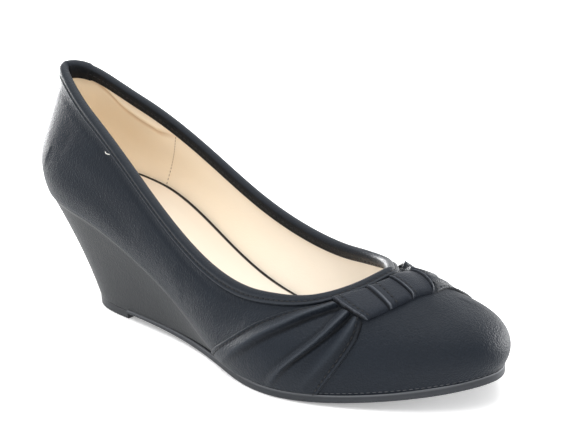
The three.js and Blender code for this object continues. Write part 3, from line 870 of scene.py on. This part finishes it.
flat = sole_grid(lambda r: foot_line(r, wall_thickness + 0.15 * mm), sock_rows, sock_shares)
x, y = flat[..., 0], flat[..., 1]
half_width = np.linalg.norm(flat[:, -1] - flat[:, 0], axis=1)[:, None] / 2
edge = np.minimum(sock_shares, 1 - sock_shares)[None, :] * 2 * half_width
cup = 1.2 * mm * bump(edge / (9 * mm)) * np.minimum(1, half_width / (12 * mm))
cover = points(x, y, seat_z(x) + insole_thickness + cup) + shoe_middle
back = points(x, y, seat_z(x) + 0.02 * mm) + shoe_middle
black_edge_line = 1 - np.clip((edge - 1.5 * mm) / (0.25 * mm), 0, 1)
insole = slab("insole_sock", cover, back, sock_cream, {"trough": black_edge_line}, 50)
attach(insole, "root")
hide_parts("insole")


# Wedge: a shaped block wrapped in the same leatherette, hollow at the sides, its cover drawn tight into
# the crease under the upper. It is a little paler and duller than the upper.
heel_rake, tip_length, tip_width, tip_thickness = 30.5 * mm, 35 * mm, 45 * mm, 4 * mm
waist_thickness, wedge_hollow, crease_inset = 1.2 * mm, 1 * mm, 0.6 * mm
breast = heel_rake + tip_length
wedge_front_row = 5.3
# outline of the shoe's underside, first under the heel, then under the arch, then as the last
under_heel = ((0, 0, 0), (0.09, -0.2, 0.19), (0.4, -0.42, 0.41), (1, -0.51, 0.49))
under_arch = ((0.41, -0.33, 0.265), (0.54, -0.425, 0.31))
base = [(heel_rake + at * tip_length, lat * tip_width, med * tip_width) for at, lat, med in under_heel]
for at, lat, med in (*under_arch, *sections[6:, :3]):
    base.append((at * shoe_length, lat * ball_width, med * ball_width))
base = np.array(base)
base_x = around_shoe(1, base[:, 0], base[:, 0])
base_y = around_shoe(1, base[:, 1], base[:, 2])


def sole_share(x):
    t = np.clip((x - breast) / (tread_start - breast), 0, 1)
    return t * t * (3 - 2 * t)


def sole_under_z(x):
    return (tip_thickness - waist_thickness) * (1 - sole_share(x)) + spring_z(x)


def sole_top_z(x):
    return sole_under_z(x) + waist_thickness + (sole_thickness - waist_thickness) * sole_share(x)


def wedge_side(row, level):
    """Side of the wedge: level goes from its foot (0) to the crease under the upper (1)."""
    row, level = np.broadcast_arrays(row, level)
    low_x, low_y = base_x(row), base_y(row)
    low_z = np.maximum(tip_thickness, sole_top_z(low_x)) + 0.02 * mm
    head = foot_line(row, crease_inset)
    high_z = seat_z(head[..., 0]) + 0.05 * mm
    low = points(low_x, low_y, low_z)
    high = points(head[..., 0], head[..., 1], high_z)
    spot = low + (high - low) * level[..., None]
    tall = (high_z - low_z) / seat_height
    hollow = wedge_hollow * 4 * level * (1 - level) * tall
    edge = np.minimum(level, 1 - level) * np.maximum(high_z - low_z, 1e-6)
    below_crease = (1 - level) * (high_z - low_z)
    lip = 0.5 * mm * bump(below_crease / (2.4 * mm)) - 0.15 * mm * (1 - rounded(edge / (0.3 * mm)))
    return spot + out_of(base_x, base_y, row) * (lip - hollow)[..., None] + shoe_middle


wedge_cover = leather("wedge_cover", (42, 44, 46), (52, 54, 56), 0.5, 0.7)
wedge_rows = np.linspace(0, wedge_front_row, 150)
close_to_edges = [0.004, 0.01, 0.018, 0.96, 0.975, 0.985, 0.992, 0.997]
levels = np.unique(np.concatenate([np.linspace(0, 1, 40), close_to_edges]))
lateral = wedge_side(wedge_rows[:, None], levels[None, :])
medial = wedge_side(rows_around - wedge_rows[:, None], levels[None, :])
shares = np.linspace(0, 1, 14)[1:-1]


def across_wedge(level, height):
    one, other = lateral[:, level], medial[:, level]
    grid = one[:, None] * (1 - shares[None, :, None]) + other[:, None] * shares[None, :, None]
    grid[..., 2] = height(grid[..., 0] - shoe_middle[0])
    return grid


top_face = across_wedge(-1, lambda x: seat_z(x) - 0.1 * mm)
low_face = across_wedge(0, lambda x: np.maximum(tip_thickness, sole_top_z(x)) + 0.05 * mm)
loop = np.concatenate([lateral, top_face, medial[:, ::-1], low_face[:, ::-1]], axis=1)
count, around = loop.shape[:2]
faces = ring_faces(count, around, False, True)
# at the heel both sides meet in one line, and at the front a fan closes the thin end
spots = np.concatenate([loop.reshape(-1, 3), loop[-1:].mean(axis=1)])
j = np.arange(around)
next_j = (j + 1) % around
far = 0 * j + count * around
fan = np.stack([(count - 1) * around + j, far, far, (count - 1) * around + next_j], 1)
# painted highlight: a pale line just under the crease, widening into a broad paler band towards the front end
below_crease = (1 - levels) * (lateral[:, -1:, 2] - lateral[:, :1, 2])
near_front = (wedge_rows[:, None] / wedge_front_row) ** 3
crease_highlight = 0.7 * bump(below_crease / (1.8 * mm)) + 0.5 * bump(below_crease / (16 * mm)) * near_front
plain = np.zeros((count, len(shares)))
tones = np.concatenate([crease_highlight, plain, crease_highlight[:, ::-1], plain], axis=1).ravel()
fields = {"crest": np.append(tones, 0)}
wedge = make_piece("wedge_body", spots, np.concatenate([faces, fan]), wedge_cover, fields, 50)
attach(wedge, "root")
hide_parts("wedge")


# Outsole: a moulded rubber sheet glued on from the front of the top piece to the toe, thin under the
# arch. Its rounded edges stand a little proud of the upper, with a bead along the forefoot.
sole_rubber = Finish("sole_rubber", {"Specular IOR Level": 0.4})
dust = sole_rubber.noise(120, 3)
grit = sole_rubber.noise(1800, 2)
worn = sole_rubber.mix(dust, paint(34, 37, 42), paint(45, 48, 53))
# painted highlight: a pale line along the rounded top and bottom edges
edge_highlight = sole_rubber.mix(sole_rubber.field("crest") * 0.8, worn, paint(112, 115, 119))
sole_rubber.shade("Base Color", edge_highlight)
sole_rubber.shade("Roughness", 0.55 + 0.2 * grit)
sole_rubber.bump([(dust, 0.0002), (grit, 0.00008)])


def base_line(row, outset=0.0):
    return points(base_x(row), base_y(row), 0 * row) + out_of(base_x, base_y, row) * outset


breast_row = 3
wedge_end = base_x(wedge_front_row)
sole_rows = np.linspace(breast_row, toe_row, 220)
sole_edge = np.array([0, 0.004, 0.012, 0.024])
sole_shares = np.concatenate([sole_edge, np.linspace(0.04, 0.96, 40), 1 - sole_edge[::-1]])
sole_outset = 0.8 * mm
flat = sole_grid(lambda r: base_line(r, sole_outset), sole_rows, sole_shares)
x, y = flat[..., 0], flat[..., 1]
width = np.linalg.norm(flat[:, -1] - flat[:, 0], axis=1)[:, None]
edge = np.minimum(sole_shares, 1 - sole_shares)[None, :] * width
soften = 0.5 * mm * (1 - rounded(edge / (0.6 * mm)))
bead = 0.45 * mm * bump((edge - 0.5 * mm) / (0.5 * mm)) * (x > wedge_end)
cover = points(x, y, sole_top_z(x) + 0.26 * mm - 1.2 * soften + bead) + shoe_middle
back = points(x, y, sole_under_z(x) + soften) + shoe_middle
outsole = slab("outsole_sheet", cover, back, sole_rubber, {"crest": bump((edge - 0.4 * mm) / (0.4 * mm))}, 50)
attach(outsole, "root")
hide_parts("outsole")


# Top piece: the rubber block under the heel, cut straight at the front, nailed on through its middle,
# with its back edge ground off a little.
tip_rubber = Finish("tip_rubber", {"Specular IOR Level": 0.35})
dust = tip_rubber.noise(160, 3)
grit = tip_rubber.noise(1500, 2)
tip_rubber.shade("Base Color", tip_rubber.mix(dust, paint(40, 42, 45), paint(56, 58, 61)))
tip_rubber.shade("Roughness", 0.6 + 0.2 * grit)
tip_rubber.bump([(dust, 0.0002), (grit, 0.0001)])


def tip_line(row):
    spot = base_line(row)
    spot[..., 0] = np.minimum(spot[..., 0], breast - clearance)
    return spot


tip_rows = np.linspace(0, breast_row, 90)
flat = sole_grid(tip_line, tip_rows, sole_shares)
x, y = flat[..., 0], flat[..., 1]
width = np.linalg.norm(flat[:, -1] - flat[:, 0], axis=1)[:, None]
edge = np.minimum(sole_shares, 1 - sole_shares)[None, :] * width
ground = 0.9 * mm * np.clip(1 - (x - heel_rake) / (9 * mm), 0, 1) ** 2
cover = points(x, y, tip_thickness - 0.3 * mm * (1 - rounded(edge / (0.4 * mm)))) + shoe_middle
back = points(x, y, ground + 0.6 * mm * (1 - rounded(edge / (0.7 * mm)))) + shoe_middle
heel_tip = slab("top_piece", cover, back, tip_rubber, None, 35)
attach(heel_tip, "root")
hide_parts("heel_tip")


# Stitches: thread sewn in rows along the binding, the hems of the drapes, the tucks of the band, the
# lining's seam and the sole, and one loose white end at the binding. Each row is a line on its piece,
# and each stitch a short rounded bar laid along it.
def thread(name, colour):
    finish = Finish(name, {"Specular IOR Level": 0.4})
    twist = finish.noise(2500, 1)
    finish.shade("Base Color", finish.mix(twist, paint(*colour), paint(*(c + 22 for c in colour))))
    finish.shade("Roughness", 0.5 + 0.2 * twist)
    finish.bump([(twist, 0.00005)])
    return finish


def stitch_tree():
    """Geometry nodes: a line becomes a row of stitches, each a short bar along the line."""
    tree = bpy.data.node_groups.new("stitch_row", "GeometryNodeTree")
    tree.interface.new_socket("Geometry", in_out="INPUT", socket_type="NodeSocketGeometry")
    for name in ("Spacing", "Length", "Thickness"):
        tree.interface.new_socket(name, in_out="INPUT", socket_type="NodeSocketFloat")
    tree.interface.new_socket("Thread", in_out="INPUT", socket_type="NodeSocketMaterial")
    tree.interface.new_socket("Geometry", in_out="OUTPUT", socket_type="NodeSocketGeometry")

    def node(kind, settings=(), **links):
        made = tree.nodes.new(kind)
        for setting, value in dict(settings).items():
            setattr(made, setting, value)
        for socket, source in links.items():
            target = made.inputs[socket.replace("_", " ")]
            if isinstance(source, bpy.types.NodeSocket):
                tree.links.new(source, target)
            else:
                target.default_value = source
        return made

    given = node("NodeGroupInput").outputs
    line = node("GeometryNodeMeshToCurve", Mesh=given["Geometry"]).outputs["Curve"]
    points_on = node("GeometryNodeResampleCurve", {"mode": "LENGTH"}, Curve=line, Length=given["Spacing"])
    ball = node("GeometryNodeMeshUVSphere", Segments=6, Rings=4, Radius=0.5).outputs["Mesh"]
    wide, long = given["Thickness"], given["Length"]
    size = node("ShaderNodeCombineXYZ", X=wide, Y=wide, Z=long).outputs[0]
    bar = node("GeometryNodeTransform", Geometry=ball, Scale=size).outputs["Geometry"]
    tangent = node("GeometryNodeInputTangent").outputs[0]
    turn = node("FunctionNodeAlignRotationToVector", {"axis": "Z"}, Vector=tangent).outputs["Rotation"]
    row = node("GeometryNodeInstanceOnPoints", Points=points_on.outputs["Curve"], Instance=bar, Rotation=turn)
    real = node("GeometryNodeRealizeInstances", Geometry=row.outputs["Instances"])
    sewn = node("GeometryNodeSetMaterial", Geometry=real.outputs["Geometry"], Material=given["Thread"])
    tree.links.new(sewn.outputs["Geometry"], node("NodeGroupOutput").inputs["Geometry"])
    return tree


stitch_row = stitch_tree()


def sew(name, lines, spacing, length, thickness, finish):
    """One piece of stitching: lines are arrays of points, each sewn from end to end."""
    spots = np.concatenate(lines)
    edges = []
    start = 0
    for line in lines:
        edges += [(start + k, start + k + 1) for k in range(len(line) - 1)]
        start += len(line)
    path = bpy.data.meshes.new(name + "_path")
    path.from_pydata(spots.tolist(), edges, [])
    guide = bpy.data.objects.new(name + "_path", path)
    scene.collection.objects.link(guide)
    modifier = guide.modifiers.new("sew", "NODES")
    modifier.node_group = stitch_row
    inputs = {"Spacing": spacing, "Length": length, "Thickness": thickness, "Thread": finish.material}
    for item in stitch_row.interface.items_tree:
        if item.in_out == "INPUT" and item.name in inputs:
            modifier[item.identifier] = inputs[item.name]
    shown = guide.evaluated_get(bpy.context.evaluated_depsgraph_get())
    mesh = bpy.data.meshes.new_from_object(shown)
    mesh.name = name
    mesh.shade_smooth()
    guide.modifiers.remove(modifier)
    bpy.data.objects.remove(guide)
    piece = bpy.data.objects.new(name, mesh)
    scene.collection.objects.link(piece)
    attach(piece, "root")


dark_thread = thread("dark_thread", (9, 10, 12))
grey_thread = thread("grey_thread", (62, 64, 68))
brown_thread = thread("brown_thread", (120, 96, 70))
white_thread = thread("white_thread", (236, 234, 228))

collar_rows = np.linspace(0.03, rows_around - 0.03, 900)
groove_down = 2.0 * mm
collar_line = binding_spot(collar_rows, groove_down, 0.86 * mm)
sew("stitches_collar", [collar_line], 2.5 * mm, 1.8 * mm, 0.55 * mm, dark_thread)
facing_line = binding_spot(collar_rows, groove_down, -2.94 * mm)
sew("stitches_facing", [facing_line], 2.4 * mm, 1.7 * mm, 0.4 * mm, dark_thread)


def hem_line(edges, folds, front):
    downs = np.linspace(0.02, 0.99, 120)
    share = 1.8 * mm / drape_width(edges, downs)
    across = (1 - share if front else share)[:, None]
    return drape_spots(edges, folds, across, downs[:, None], 0.12 * mm)[0][:, 0]


hems = []
for edges, folds in ((lateral_edges, lateral_folds), (medial_edges, medial_folds)):
    hems += [hem_line(edges, folds, front) for front in (False, True)]
sew("stitches_drapes", hems, 2.4 * mm, 1.7 * mm, 0.5 * mm, dark_thread)

tuck_lines = []
for start in tucks:
    along = np.full(60, start + stitches_off / band_run)
    tuck_lines.append(band_spots(along, np.linspace(0.06, 0.94, 60), 0.1 * mm)[0])
sew("stitches_band", tuck_lines, 2.2 * mm, 1.5 * mm, 0.48 * mm, dark_thread)

seam_ups = np.linspace(0.84, 0.06, 80)
seam_line = off_wall(17.4 + 0.3 * (0.84 - seam_ups), seam_ups, -wall_thickness - 0.05 * mm)
sew("stitches_lining", [seam_line], 2.0 * mm, 1.0 * mm, 0.45 * mm, brown_thread)

sole_seam = off_wall(np.linspace(7.2, 12.4, 400), 0.022, 0.08 * mm)
sew("stitches_sole", [sole_seam], 2.3 * mm, 1.7 * mm, 0.28 * mm, grey_thread)

loose_end = smooth_line([(2.555, 0.892, 1.3), (2.58, 0.89, 1.5), (2.61, 0.904, 1.4), (2.64, 0.92, 1.5)], 16)
loose_end = off_wall(loose_end[:, 0], loose_end[:, 1], loose_end[:, 2] * mm)
sew("loose_thread", [loose_end], 0.22 * mm, 0.5 * mm, 0.34 * mm, white_thread)
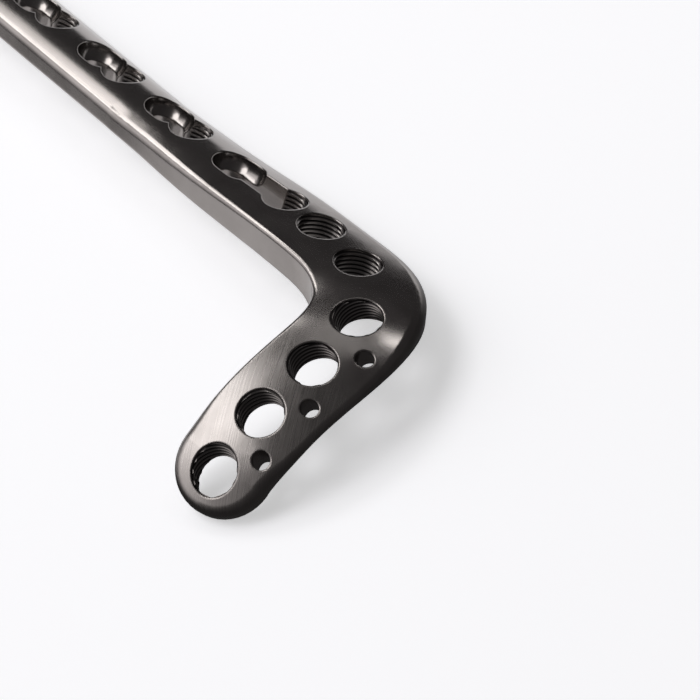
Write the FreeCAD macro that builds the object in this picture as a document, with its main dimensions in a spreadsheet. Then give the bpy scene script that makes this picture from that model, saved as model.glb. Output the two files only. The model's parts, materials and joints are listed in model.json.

======

Set problem » Where a line in the material above holds "root", copy that line.

Response to this exercise »
attach(insole, "root")
attach(wedge, "root")
attach(outsole, "root")
attach(heel_tip, "root")
    attach(piece, "root")